**To be done:**
Each line from the beginning of the data below through the line containing "const lapGap = 0.5;" should be repeated exactly, please.

## BEGIN

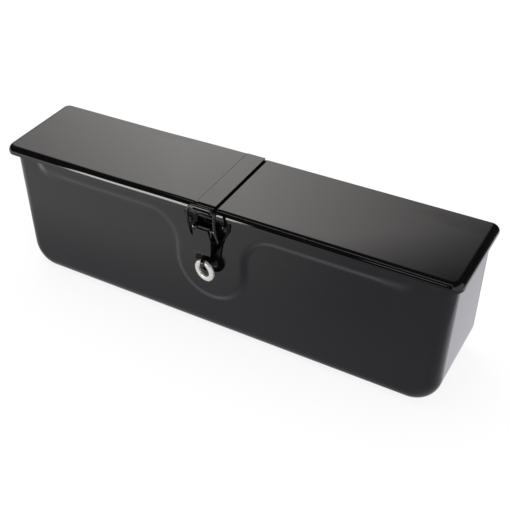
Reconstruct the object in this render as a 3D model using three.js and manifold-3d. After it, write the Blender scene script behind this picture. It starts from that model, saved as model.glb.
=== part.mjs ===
// A pressed steel tool box: an embossed tub, a lid in two hinged halves, and a wire bail latch.
// Millimetres, +Z up. The front faces -Y, and the origin is at the middle of the flat bottom.
import * as THREE from 'three';
import { mergeVertices } from 'three/addons/utils/BufferGeometryUtils.js';
import Module from 'manifold-3d';

const wasm = await Module();
wasm.setup();

// Sheet and clearances
const sheet = 1.2;
const seatGap = 0.3;
const runningGap = 0.4;
const overrun = 2;

// Tub
const tubLength = 470;
const tubLengthBottom = 459;
const tubHeight = 140;
const tubDepth = 84.6;
const tubDepthBottom = 95.6;
const tubCornerRadius = 28;
const tubFrontRadius = 14;
const rearFlangeWidth = 10;
const drainRadius = 3;
const drainFromEnd = 60;

// Back plate
const backSheet = 1.2;
const mountHoleRadius = 4.5;
const mountHoleFromEnd = 85;
const mountHoleLow = 38;
const mountHoleHigh = 92;

// Embossed panel on the front: a band along the rim with a round lobe behind the latch
const embossRise = 3;
const embossSlope = 7;
const bandFromEnd = 37;
const bandTopDrop = 4;
const bandBottomDrop = 16;
const bandCornerRadius = 5;
const lobeWidth = 73;
const lobeCentreDrop = 61;
const lobeFilletRadius = 31;

// Lid
const lidEndOverhang = 5;
const lidSheet = 1.2;
const lidFrontOverhang = 5.4;
const lidRearOverhang = 4.8;
const lidFlangeDrop = 7;
const lidBendRadius = 6.2;
const lidCornerRadius = 11;
const lidLift = 1.5;
const lapWidth = 20;
const lapOffset = -1;
const lapGap = 0.5;

// Hinges
const hingeWidth = 44;
const hingeFromCentre = 58;
const hingeFromEnd = 55;
const boxLeafThickness = 1.6;
const boxLeafHeight = 24;
const lidLeafThickness = 1.2;
const lidLeafLength = 24;
const knuckleRadius = 3;
const hingePinRadius = 1.5;
const hingePinHeadRadius = 2.4;
const hingePinHeadLength = 1;
const lidKnuckleShare = 0.36;
const axisInsideLidEdge = 0.65;

// Rivets
const rivetRadius = 1.6;
const rivetHeadRadius = 3.3;
const rivetHeadHeight = 1.7;
const rivetTailRadius = 2.6;
const rivetTailHeight = 0.9;
const hingeRivetSpacing = 26;
const hingeRivetDrop = 15;

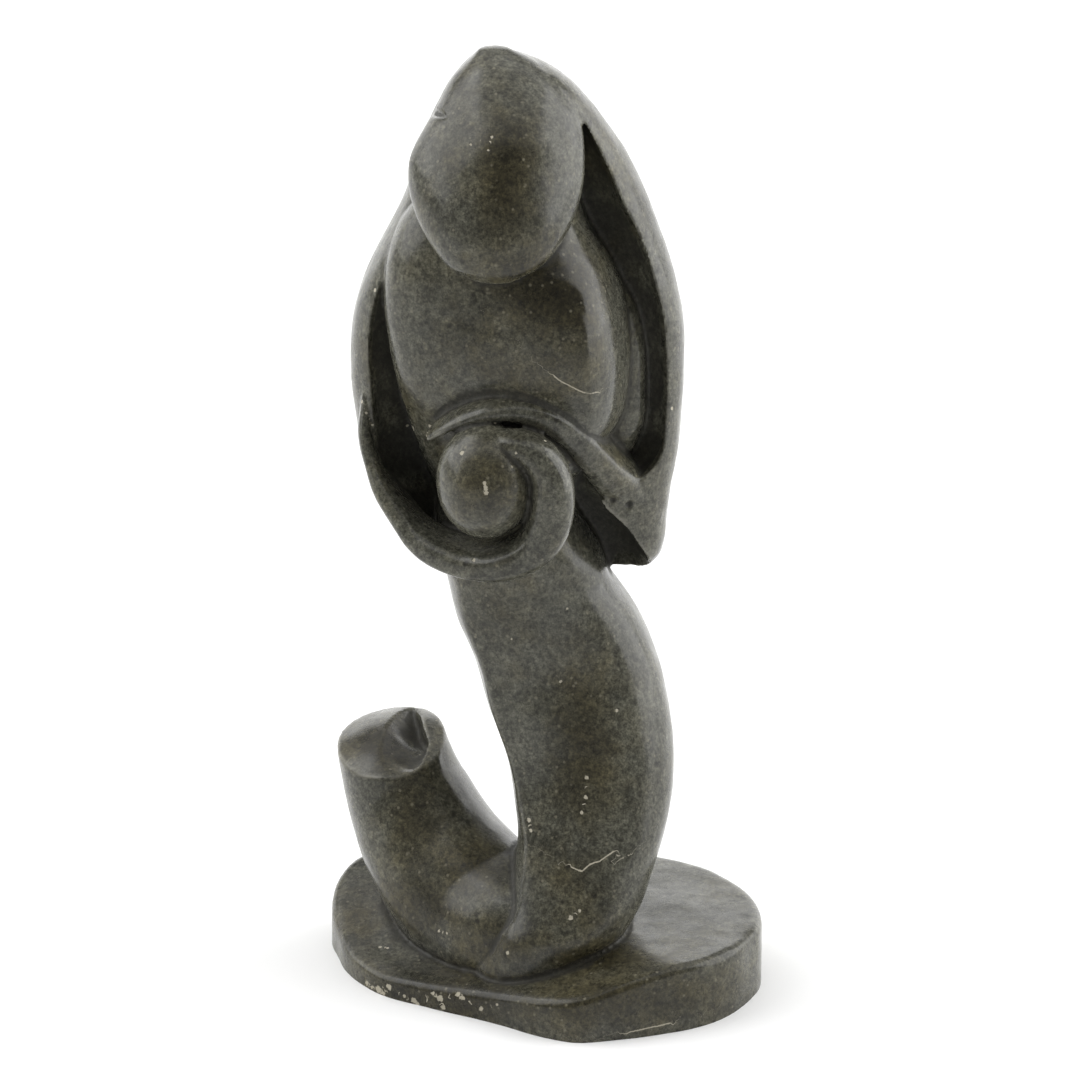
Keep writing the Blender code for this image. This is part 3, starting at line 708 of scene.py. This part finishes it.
def plinth(collection):
    """Slab with a sloping top and a rounded rim, deeper than the finished one, for the floor cut to trim."""
    middle = np.array([0.0, PLINTH_MIDDLE_Y])
    outline = smooth_outline(PLINTH_OUTLINE, PLINTH_SIDES) * (PLINTH_WIDTH / 2, PLINTH_DEPTH / 2)
    reach = np.linalg.norm(outline, axis=1)[:, None]
    shares_and_drops = [(share, 0.0) for share in PLINTH_TOP_RINGS]
    for angle in np.radians(RIM_ANGLES):
        inset = PLINTH_EDGE_RADIUS * (1 - math.sin(angle))
        shares_and_drops.append((1 - inset / reach, PLINTH_EDGE_RADIUS * (1 - math.cos(angle))))
    loops = []
    for share, drop in shares_and_drops:
        ring = middle + outline * share
        loops.append(np.column_stack([ring, plinth_top(*ring.T) - drop]))
    loops.append(np.column_stack([middle + outline, np.full(len(outline), -ROOM_BELOW)]))
    top = (*middle, float(plinth_top(*middle)))
    return skin("plinth_form", loops, top, (*middle, -ROOM_BELOW), collection)


def evaluated_mesh(obj):
    """New mesh with the object's modifiers and place applied."""
    graph = bpy.context.evaluated_depsgraph_get()
    data = bpy.data.meshes.new_from_object(obj.evaluated_get(graph))
    data.transform(obj.matrix_world)
    return data


def carve(obj, cutter, operation="DIFFERENCE"):
    """Takes the cutter's form out of the object, or keeps only what both share."""
    modifier = obj.modifiers.new("carve_" + cutter.name, "BOOLEAN")
    modifier.operation = operation
    modifier.object = cutter


def figure_forms(collection):
    """The overlapping solid forms of the figure and of its foot, already carved."""
    mantle = loft("mantle_form", MANTLE, collection, upright=True, dome=(0.2, 0.1))
    head = loft("head_form", HEAD, collection, upright=True, dome=(0.2, 0.2))
    stub = loft("stub_form", STUB[:STUB_CUT_STATIONS], collection, dome=(0.1, 0.3))
    recess = loft("recess_cutter", RECESS, collection, upright=True)
    undercut = loft("undercut_cutter", UNDERCUT, collection, upright=True)
    nick = loft("hood_nick_cutter", HOOD_NICK, collection)
    notch = loft("stub_notch_cutter", STUB_NOTCH, collection)
    carve(mantle, recess)
    carve(mantle, undercut)
    carve(mantle, nick)
    carve(head, nick)
    carve(stub, stub_end_ball(collection), "INTERSECT")
    carve(stub, notch)
    column = loft("column_form", COLUMN, collection, upright=True, dome=(0.3, 0.1))
    stub_root = loft("stub_root_form", STUB[STUB_ROOT_START:], collection, dome=(0.1, 0.3))
    ball_sizes = [FIGURE_HEIGHT * size for size in BALL_HALF_SIZES]
    upper = [
        mantle,
        head,
        loft("torso_form", TORSO, collection, upright=True),
        loft("ledge_form", LEDGE, collection, upright=True),
        loft("right_forearm_form", RIGHT_FOREARM, collection),
        loft("left_forearm_form", LEFT_FOREARM, collection),
        ellipsoid("ball_form", in_metres(BALL_CENTRE), ball_sizes, collection),
    ]
    return upper, [column, stub, stub_root]


def heap(name, forms, collection):
    """One object that holds all the overlapping forms, ready to be fused."""
    mesh = bmesh.new()
    for form in forms:
        data = evaluated_mesh(form)
        mesh.from_mesh(data)
        bpy.data.meshes.remove(data)
    data = bpy.data.meshes.new(name)
    mesh.to_mesh(data)
    mesh.free()
    obj = bpy.data.objects.new(name, data)
    collection.objects.link(obj)
    return obj


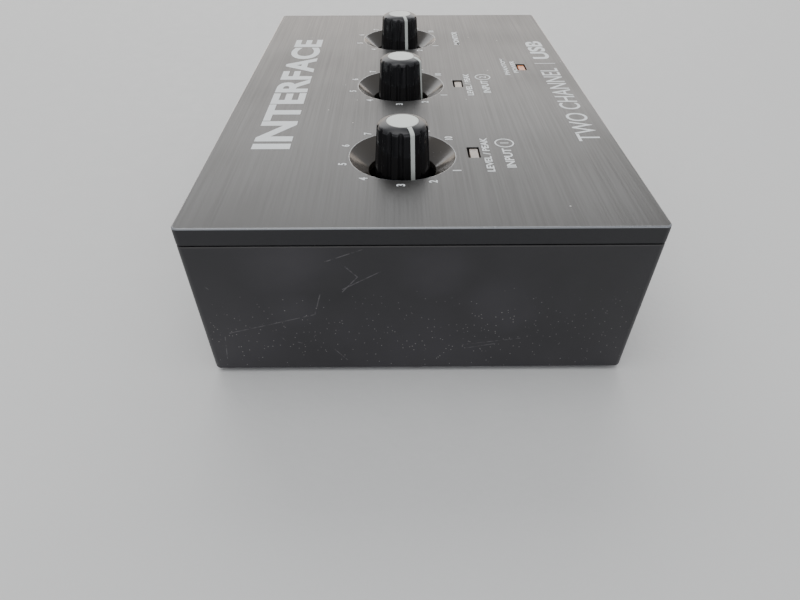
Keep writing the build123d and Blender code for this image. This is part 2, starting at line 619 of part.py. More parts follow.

## END

**Output below:**
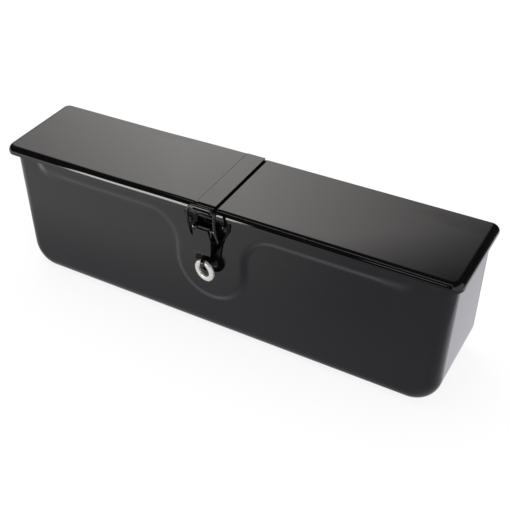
Reconstruct the object in this render as a 3D model using three.js and manifold-3d. After it, write the Blender scene script behind this picture. It starts from that model, saved as model.glb.
=== part.mjs ===
// A pressed steel tool box: an embossed tub, a lid in two hinged halves, and a wire bail latch.
// Millimetres, +Z up. The front faces -Y, and the origin is at the middle of the flat bottom.
import * as THREE from 'three';
import { mergeVertices } from 'three/addons/utils/BufferGeometryUtils.js';
import Module from 'manifold-3d';

const wasm = await Module();
wasm.setup();

// Sheet and clearances
const sheet = 1.2;
const seatGap = 0.3;
const runningGap = 0.4;
const overrun = 2;

// Tub
const tubLength = 470;
const tubLengthBottom = 459;
const tubHeight = 140;
const tubDepth = 84.6;
const tubDepthBottom = 95.6;
const tubCornerRadius = 28;
const tubFrontRadius = 14;
const rearFlangeWidth = 10;
const drainRadius = 3;
const drainFromEnd = 60;

// Back plate
const backSheet = 1.2;
const mountHoleRadius = 4.5;
const mountHoleFromEnd = 85;
const mountHoleLow = 38;
const mountHoleHigh = 92;

// Embossed panel on the front: a band along the rim with a round lobe behind the latch
const embossRise = 3;
const embossSlope = 7;
const bandFromEnd = 37;
const bandTopDrop = 4;
const bandBottomDrop = 16;
const bandCornerRadius = 5;
const lobeWidth = 73;
const lobeCentreDrop = 61;
const lobeFilletRadius = 31;

// Lid
const lidEndOverhang = 5;
const lidSheet = 1.2;
const lidFrontOverhang = 5.4;
const lidRearOverhang = 4.8;
const lidFlangeDrop = 7;
const lidBendRadius = 6.2;
const lidCornerRadius = 11;
const lidLift = 1.5;
const lapWidth = 20;
const lapOffset = -1;
const lapGap = 0.5;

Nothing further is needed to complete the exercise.